Rendez-vous pris sans y croire.
Du premier rendez-vous je suis sortie les pieds sur un nuage ; vous m'aviez gentiment remis la tête en place ; c'était sérieux, sans détour ; je pris conscience que quelque chose se jouait, que j'avais là l'occasion de me soigner, de me « guérir » de mon épaule qu'il fallait opérer, du genou auquel il fallait que je fasse attention et d'autres choses moins visibles mais que je ne faisais que ressentir, comme le frémissement d'un changement
Je pensai d'abord que vous alliez en rester là avec moi, mais vous me donniez un autre rendez-vous ; entre temps j'avais à pratiquer ce que je ne savais pas encore faire, parce que des décennies de gymnastiques de toutes sortes, de mauvaises habitudes, de non conscience surtout de mon corps qui devait seulement m'obéir et se soumettre à mes injonctions pesaient lourd dans la balance ; je m'y suis mise, disciplinée, volontaire et ressentant cependant que seule, ça ne me faisait pas exactement le même effet qu'avec vous; je revins pour un deuxième cours, puis un troisième
Je pris rendez-vous pour un bilan postural Yoga que Catherine Bellières me délivra ensuite ; je le relis encore me demandant comment tous les deux vous arriviez à me voir, moi qui ne me voyais pas, avec précision en me conseillant de me concentrer sur telle ou telle partie de mon corps en faiblesse
Après quelques mois je demandais si je pouvais en plus des cours particuliers, me joindre à un groupe ; une fois par semaine, histoire de me joindre à d'autres qui vivaient aussi cet engagement ; c'était bien ; il y avait des jours avec et des jours sans où je sortais parfois fatiguée, anormalement... je me demandais : « ne me corrigeait-on pas suffisamment ? ou bien reprenais-je mes défauts d'autres cours ? d'entraînement, ou de mise en scène des postures, ou bien le groupe me remettait-il dans le rôle de l'élève sous l’œil du professeur ? Pourtant le pli de la pratique était pris et la conscience que l'habitude régulière, plus fréquente était importante, définitivement.

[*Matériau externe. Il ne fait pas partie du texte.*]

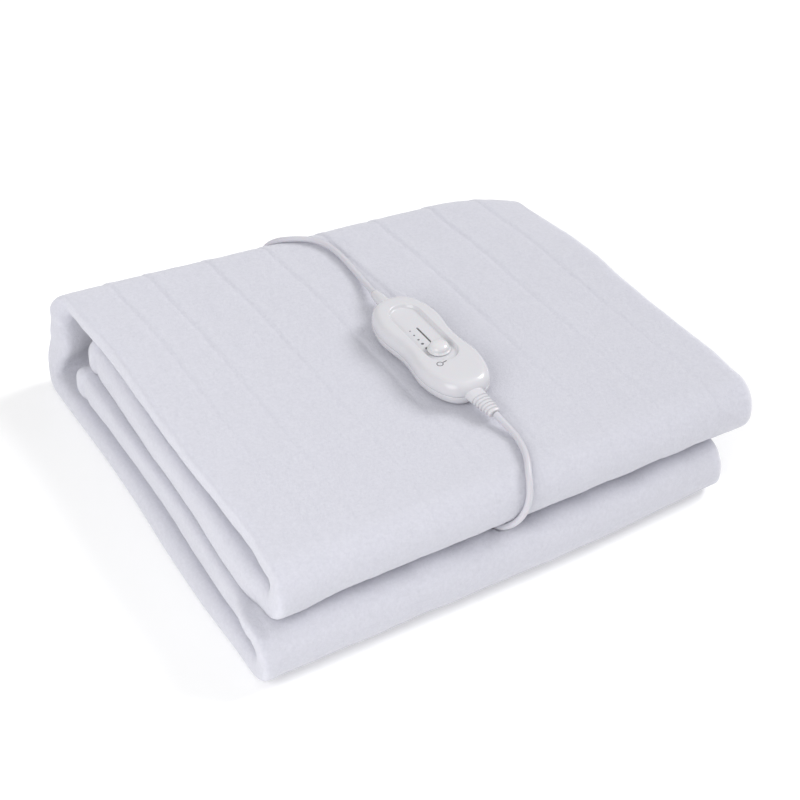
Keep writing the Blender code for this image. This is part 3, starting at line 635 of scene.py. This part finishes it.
# %% Relief of the outer skin
LUMP, LUMP_LENGTH = 0.75 * MM, 34 * MM
DIMPLE, DIMPLE_LENGTH, DIMPLE_SLICE = 0.30 * MM, 9 * MM, 0.1
PUCKER, PUCKER_LENGTH, PUCKER_DRAW, PUCKER_SLICE = 3.0 * MM, 26 * MM, 3, 7.3   # drawn out along the strip
PUCKER_RISE, PUCKER_FALL = (36 * MM, 43 * MM), (49 * MM, 60 * MM)    # heights of the gap's band
PUCKER_Y = -150 * MM
FLOOR_FREE = (1.0 * MM, 9.0 * MM)            # heights over which the relief comes in


def skin_relief(x, travelled, spot):
    """How far the outer skin stands out at x across and so far along; spot is its place in Y-Z."""
    lump = noise.noise(Vector((x, travelled, 0.0)) / LUMP_LENGTH)
    dimple = noise.noise(Vector((x, travelled, DIMPLE_SLICE)) / DIMPLE_LENGTH)
    relief = LUMP * lump + DIMPLE * dimple
    if spot.x < PUCKER_Y:
        band = smooth_step(spot.y, *PUCKER_RISE) * (1 - smooth_step(spot.y, *PUCKER_FALL))
        spread = Vector((x / PUCKER_LENGTH, travelled / PUCKER_LENGTH / PUCKER_DRAW, PUCKER_SLICE))
        relief += PUCKER * band * noise.noise(spread)
    return relief * smooth_step(spot.y, *FLOOR_FREE)


print("lumps and puckers in mm:", round(LUMP / MM, 2), round(PUCKER / MM, 2))

# %% [markdown]
# ### Making room for the lead
#
# The lead goes in between the two rolls, which press on each other, so the cloth has to give way round
# it. Near the lead, the lower roll is held below a shallow valley and the upper one above its mirror
# image, and no point of the skin may come nearer to the lead's middle than a little over its radius.

# %% Yield to the lead
LEAD_CLEAR = 2.62 * MM
VALLEY_WIDTH, VALLEY_DEPTH = 7.5 * MM, 6.0 * MM
VALLEY_REACH, ALONG_WEIGHT = 1.2, 0.3   # in widths, and how little a distance along the lead counts
MOUTH_Y, MOUTH_Z, INSIDE_Z = -112 * MM, (38 * MM, 54 * MM), 56 * MM
FRONT_FREE = 4 * MM                     # the upper roll gives way from so far in front of the lead
inside_points = [point for point in blanket_points if point.z < INSIDE_Z]
print("points of the lead inside the mouth:", len(inside_points))


def yielded(spot, is_lower):
    """Move a point of the outer skin out of the lead's way."""
    if spot.y < MOUTH_Y and MOUTH_Z[0] < spot.z < MOUTH_Z[1]:
        near = min(inside_points, key=lambda point: (point - spot).length_squared)
        aside = math.hypot(spot.x - near.x, ALONG_WEIGHT * (spot.y - near.y)) / VALLEY_WIDTH
        if aside < VALLEY_REACH:
            room = LEAD_CLEAR - VALLEY_DEPTH * aside ** 2
            if is_lower:
                spot.z = min(spot.z, near.z - room)
            elif spot.y > near.y - FRONT_FREE:
                spot.z = max(spot.z, near.z + room)
    near = min(blanket_points, key=lambda point: (point - spot).length_squared)
    away = spot - near
    if away.length < LEAD_CLEAR:
        spot = near + away.normalized() * LEAD_CLEAR
    return spot


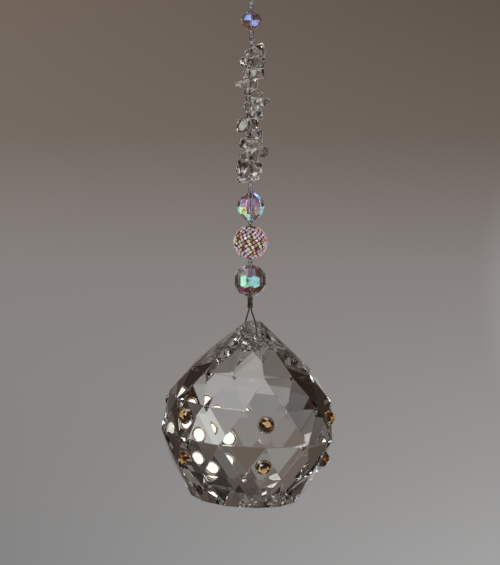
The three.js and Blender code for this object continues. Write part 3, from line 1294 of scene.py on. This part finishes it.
@dataclass
class PaveBall:
    """The round bead covered in small stones."""

    node: str = "pave_ball"
    body_share: float = 0.925
    bore_share: float = 0.14
    body_rows: int = 40
    body_columns: int = 64
    stones: int = 235
    sides: int = 8
    stone_radius: float = 0.39 * MM
    stone_rise: float = 0.28 * MM
    # Of a stone's table, its girdle and its foot: radius and height, as shares of the two above.
    levels: tuple = ((0.62, 0.0), (1.0, -0.45), (0.45, -1.6))
    depth_share: float = 0.98
    bare_pole: float = 0.93
    unevenness: float = 1.6
    smallest: float = 0.86
    size_spread: float = 0.26

    def build(self) -> None:
        """Makes the resin body and sets the stones in it."""
        middle, radius, half = middle_and_half(self.node)
        body = self.body_mesh(middle, radius * self.body_share, half)
        new_piece("pave_ball_body", body, PaveClay().material(), [self.node])
        stones = self.stones_mesh(middle, radius, half)
        new_piece("pave_ball_stones", stones, PaveStone().material())

    def body_mesh(self, middle: np.ndarray, radius: float, half: float) -> bpy.types.Mesh:
        """A drilled ball: an arc from the bore's lower rim to its upper rim, cut flat at both
        ends, carried round the wire and closed through the bore.

        Args:
            middle: The ball's middle.
            radius: Its radius.
            half: Half of its height.

        Returns:
            The mesh.
        """
        end = math.asin(self.bore_share)
        polar = np.linspace(math.pi - end, end, self.body_rows)
        height = np.clip(radius * np.cos(polar), -half, half)
        profile = np.column_stack([radius * np.sin(polar), height])
        points, faces = turned_surface(profile, self.body_columns)
        return array_mesh("pave_body", points + middle, faces, True)

    def stone_shape(self) -> tuple[np.ndarray, np.ndarray]:
        """One small cut stone about the Z axis: three rings of corners, from the table down, with
        a fan over each end and two triangles for each side between two rings.

        Returns:
            Its points and its triangles.
        """
        angle = np.arange(self.sides) * 2 * math.pi / self.sides
        ring = np.column_stack([np.cos(angle), np.sin(angle)]) * self.stone_radius
        rings = [
            np.column_stack([ring * share, np.full(self.sides, height * self.stone_rise)])
            for share, height in self.levels
        ]
        step = np.arange(self.sides)
        after = (step + 1) % self.sides
        first, second, third = step[1:-1] * 0, step[1:-1], step[2:]
        faces = [
            np.column_stack([first, second, third]),
            np.column_stack([first, third, second]) + 2 * self.sides,
        ]
        for upper in (0, self.sides):
            lower = upper + self.sides
            faces.append(np.column_stack([lower + step, lower + after, upper + after]))
            faces.append(np.column_stack([lower + step, upper + after, upper + step]))
        return np.concatenate(rings), np.concatenate(faces)

    def stones_mesh(self, middle: np.ndarray, radius: float, half: float) -> bpy.types.Mesh:
        """The stones on a golden spiral over the ball: even steps of height, each with a golden
        turn, both a little scattered. Each stone is the one small shape along its own axes.

        Args:
            middle: The ball's middle.
            radius: Its radius.
            half: Half of its height.

        Returns:
            The mesh, with each stone's film.
        """
        shape, faces = self.stone_shape()
        index = np.arange(self.stones)
        stray = self.unevenness * (2 * scatter(index + 0.7) - 1)
        z = 1 - (2 * index + 1 + stray) / self.stones
        keep = np.abs(z * radius) < half * self.bare_pole
        flat = np.sqrt(1 - z * z)
        turn = index * GOLDEN_TURN + self.unevenness * 0.03 * (2 * scatter(index + 0.2) - 1)
        outward = np.column_stack([flat * np.cos(turn), flat * np.sin(turn), z])[keep]
        side = np.column_stack([-np.sin(turn), np.cos(turn), 0 * turn])[keep]
        axes = np.stack([side, np.cross(outward, side), outward], axis=1)
        size = self.smallest + self.size_spread * scatter(index[keep] + 0.9)
        points = np.einsum("kj,njx->nkx", shape, axes) * size[:, None, None]
        points += (outward * radius * self.depth_share)[:, None, :] + middle
        count = len(outward)
        first = np.arange(count) * len(shape)
        all_faces = (faces[None] + first[:, None, None]).reshape(-1, 3)
        mesh = array_mesh("pave_stones", points.reshape(-1, 3), all_faces, False)
        film = scatter(np.arange(count) + 0.37)
        face_numbers(mesh, "film", np.repeat(film, len(faces)))
        return mesh


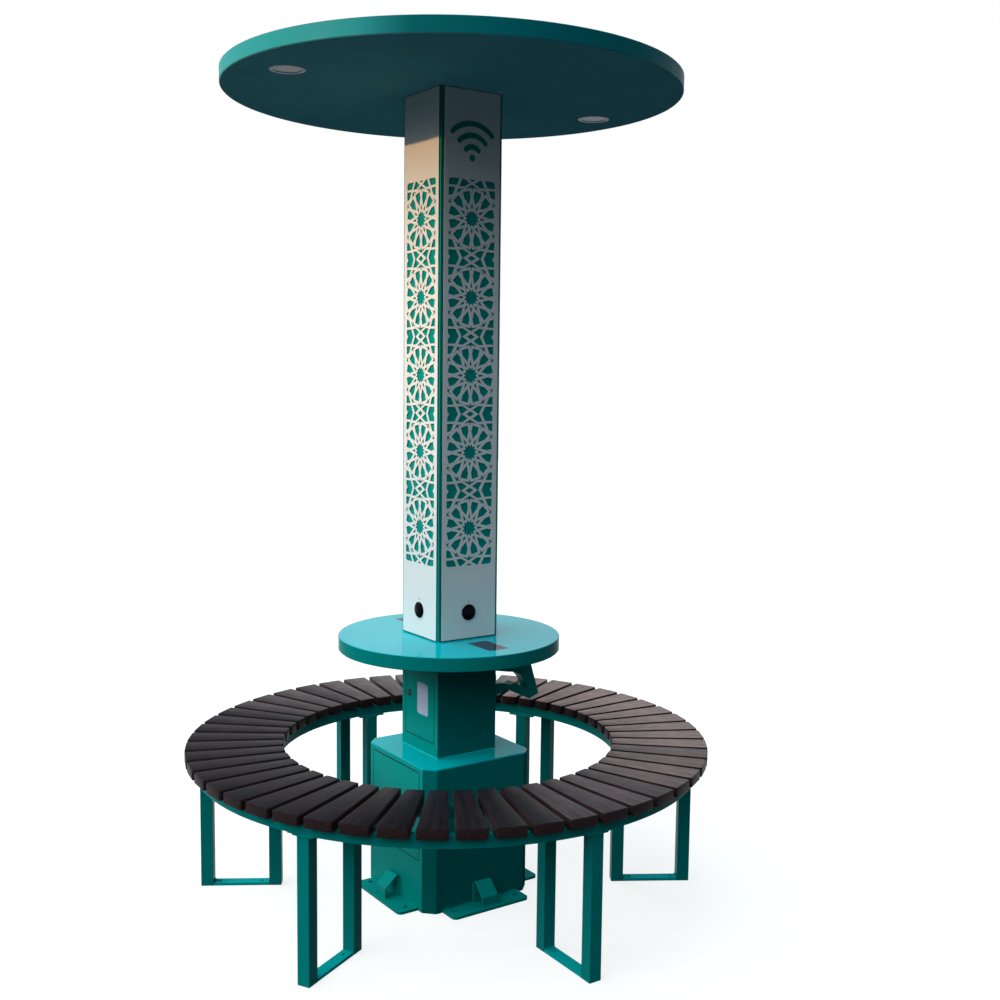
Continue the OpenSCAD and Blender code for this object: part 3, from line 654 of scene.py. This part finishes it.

Et le confinement arriva... les cours cessèrent ; mais avec Catherine vous avez eu la lumineuse idée de faire des cours en live, des cours quotidiens qui structuraient mes matinées, me rendaient autonome à faire et refaire, à trouver comment faire, à expérimenter des mouvements ; c'était original, chaleureux, généreux... à côté je lisais puisque les librairies, déclarées magasins essentiels, me permettaient d'aller récupérer des livres achetés en ligne... bref ce fut un confinement yogi. Avec une pratique quotidienne, avec un enseignement quotidien, avec des lectures quotidiennes ; et j'en voulais encore plus.
Quand le confinement s'assouplit, les cours en live se poursuivirent, de manière hebdomadaire, de manière plus formatrice, encore plus pédagogique, une mine de matière ; et je pus revenir vers vous pour des séances personnalisées ; j'avais progressé, je me sentais mieux, je pouvais encore avancer en vous questionnant et en vous écoutant. L'écoute de votre enseignement, écoute particulière, m'a confirmée dans le chemin que je faisais et dans la confiance que j'avais en vous.
Je vous parlais de ça et vous compreniez ce que je vous exprimais, vous nommant « guru », mot que je définis comme celui en qui j'ai entière confiance, qui m'accompagne là où j'en suis, qui rectifie ou propose, et qui me montre; tout ça avec aplomb, lenteur, approfondissement, et patience. Avec une parole que j'aurais bien saisie, transcrite mais que finalement il est bon d'entendre toujours; une transmission orale que je me répète quotidiennement.
Alors bien sûr ça m'a changée tout ça, la pratique bien sûr, l'expérience de cette pratique et l'approche maintenant plus théorique de textes ou d'enseignement sur les textes ; ça me parle ; dans la situation personnelle très difficile où je suis, ça me sauve : quand je pratique ou que je suis dans l'assise de la méditation, je suis là, seulement là ; je respire ; et je ressens comme un flux qui me traverse le corps et me met en joie
Y-a-t-il pour autant un acquis ? Peut-être ; il y a surtout les pratiques, les expériences et surtout un désir de connaître encore ; parce que, au quotidien, ça ne veut pas dire que ce que j'ai compris soit intégré véritablement ; et c'est compliqué de voir vraiment, de toucher ce que je ne vois pas ; votre voix guide précisément et si je vous écoute je peux suivre
Je continue désormais sur ce chemin, intéressée de connaître encore plus et de rencontrer d'autres élèves engagés ainsi ; il n'est pas facile de parler de ce que l'on vit ainsi dans le yoga ; il y a tant de préjugés et ce n'est pas si grave. Je ne me sens pas obligée d'en parler ; ça prend du temps d'entrer en relation
Merci donc cher professeur-guru pour votre enseignement, merci de m'apprendre à apprendre. L'aventure est belle."